— Start Information supplied —
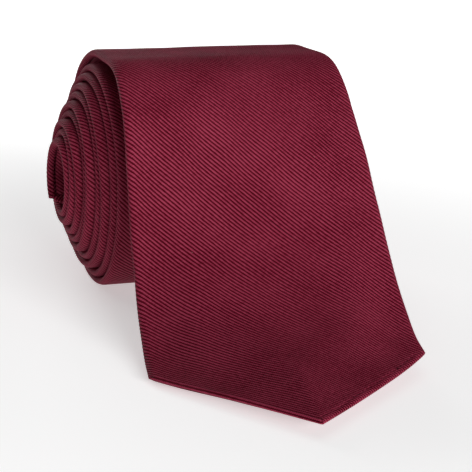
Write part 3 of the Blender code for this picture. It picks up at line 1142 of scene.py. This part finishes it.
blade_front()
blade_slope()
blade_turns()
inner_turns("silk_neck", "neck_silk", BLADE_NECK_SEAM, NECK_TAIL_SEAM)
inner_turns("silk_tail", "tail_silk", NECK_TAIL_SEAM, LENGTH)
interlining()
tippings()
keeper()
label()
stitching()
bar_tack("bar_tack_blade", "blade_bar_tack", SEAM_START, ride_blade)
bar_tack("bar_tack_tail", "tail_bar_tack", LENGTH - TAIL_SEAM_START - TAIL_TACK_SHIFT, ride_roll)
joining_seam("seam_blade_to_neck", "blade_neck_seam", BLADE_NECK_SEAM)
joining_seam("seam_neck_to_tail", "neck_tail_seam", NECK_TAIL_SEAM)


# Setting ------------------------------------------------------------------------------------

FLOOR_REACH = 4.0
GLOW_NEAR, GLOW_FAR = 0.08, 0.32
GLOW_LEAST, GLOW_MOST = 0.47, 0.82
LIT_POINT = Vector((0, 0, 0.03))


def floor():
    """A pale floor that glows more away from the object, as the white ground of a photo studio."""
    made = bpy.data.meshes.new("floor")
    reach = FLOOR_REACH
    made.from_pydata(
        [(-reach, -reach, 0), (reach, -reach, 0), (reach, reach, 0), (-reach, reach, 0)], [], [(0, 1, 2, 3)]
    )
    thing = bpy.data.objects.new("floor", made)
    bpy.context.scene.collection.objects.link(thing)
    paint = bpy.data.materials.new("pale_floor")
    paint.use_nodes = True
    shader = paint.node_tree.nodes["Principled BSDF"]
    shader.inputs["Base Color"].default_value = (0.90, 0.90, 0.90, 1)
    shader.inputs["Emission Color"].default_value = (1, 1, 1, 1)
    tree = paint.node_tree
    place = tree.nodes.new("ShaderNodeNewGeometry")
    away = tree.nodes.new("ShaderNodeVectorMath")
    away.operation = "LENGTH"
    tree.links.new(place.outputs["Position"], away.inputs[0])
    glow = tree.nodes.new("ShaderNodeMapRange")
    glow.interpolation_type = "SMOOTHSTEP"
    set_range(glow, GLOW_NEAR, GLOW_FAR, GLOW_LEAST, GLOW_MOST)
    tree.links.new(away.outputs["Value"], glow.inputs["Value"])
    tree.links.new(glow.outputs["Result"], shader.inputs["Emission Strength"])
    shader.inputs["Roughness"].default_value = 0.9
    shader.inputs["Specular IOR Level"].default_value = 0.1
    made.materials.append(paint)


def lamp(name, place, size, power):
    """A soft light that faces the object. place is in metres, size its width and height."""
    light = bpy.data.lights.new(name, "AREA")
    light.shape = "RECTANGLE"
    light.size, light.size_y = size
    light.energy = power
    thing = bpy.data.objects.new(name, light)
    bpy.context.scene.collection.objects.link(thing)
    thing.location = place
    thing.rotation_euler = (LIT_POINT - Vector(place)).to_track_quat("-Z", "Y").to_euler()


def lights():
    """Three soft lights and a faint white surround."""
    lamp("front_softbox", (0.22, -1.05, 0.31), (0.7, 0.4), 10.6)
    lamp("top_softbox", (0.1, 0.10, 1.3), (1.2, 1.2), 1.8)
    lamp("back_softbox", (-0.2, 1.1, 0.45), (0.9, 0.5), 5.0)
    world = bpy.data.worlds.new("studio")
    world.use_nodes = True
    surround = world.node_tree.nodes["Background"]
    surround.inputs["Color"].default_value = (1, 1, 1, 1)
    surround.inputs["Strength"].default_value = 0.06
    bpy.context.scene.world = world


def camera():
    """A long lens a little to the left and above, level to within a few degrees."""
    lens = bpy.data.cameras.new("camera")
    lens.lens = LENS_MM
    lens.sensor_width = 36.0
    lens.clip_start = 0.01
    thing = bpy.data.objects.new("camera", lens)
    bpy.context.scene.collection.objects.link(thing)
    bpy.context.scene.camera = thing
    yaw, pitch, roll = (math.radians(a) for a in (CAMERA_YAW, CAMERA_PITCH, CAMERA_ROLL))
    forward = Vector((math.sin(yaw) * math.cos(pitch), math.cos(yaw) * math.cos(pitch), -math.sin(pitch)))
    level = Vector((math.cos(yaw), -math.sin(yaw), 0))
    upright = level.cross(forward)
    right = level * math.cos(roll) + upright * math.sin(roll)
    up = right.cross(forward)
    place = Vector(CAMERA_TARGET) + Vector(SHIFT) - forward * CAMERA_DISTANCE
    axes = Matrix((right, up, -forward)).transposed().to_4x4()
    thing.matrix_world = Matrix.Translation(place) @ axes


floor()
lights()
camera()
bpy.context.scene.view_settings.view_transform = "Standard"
— End Information supplied —
What to produce:
Select and copy every line of the material that holds the string "scene".

Correct response:
Write part 3 of the Blender code for this picture. It picks up at line 1142 of scene.py. This part finishes it.
    bpy.context.scene.collection.objects.link(thing)
    bpy.context.scene.collection.objects.link(thing)
    bpy.context.scene.world = world
    bpy.context.scene.collection.objects.link(thing)
    bpy.context.scene.camera = thing
bpy.context.scene.view_settings.view_transform = "Standard"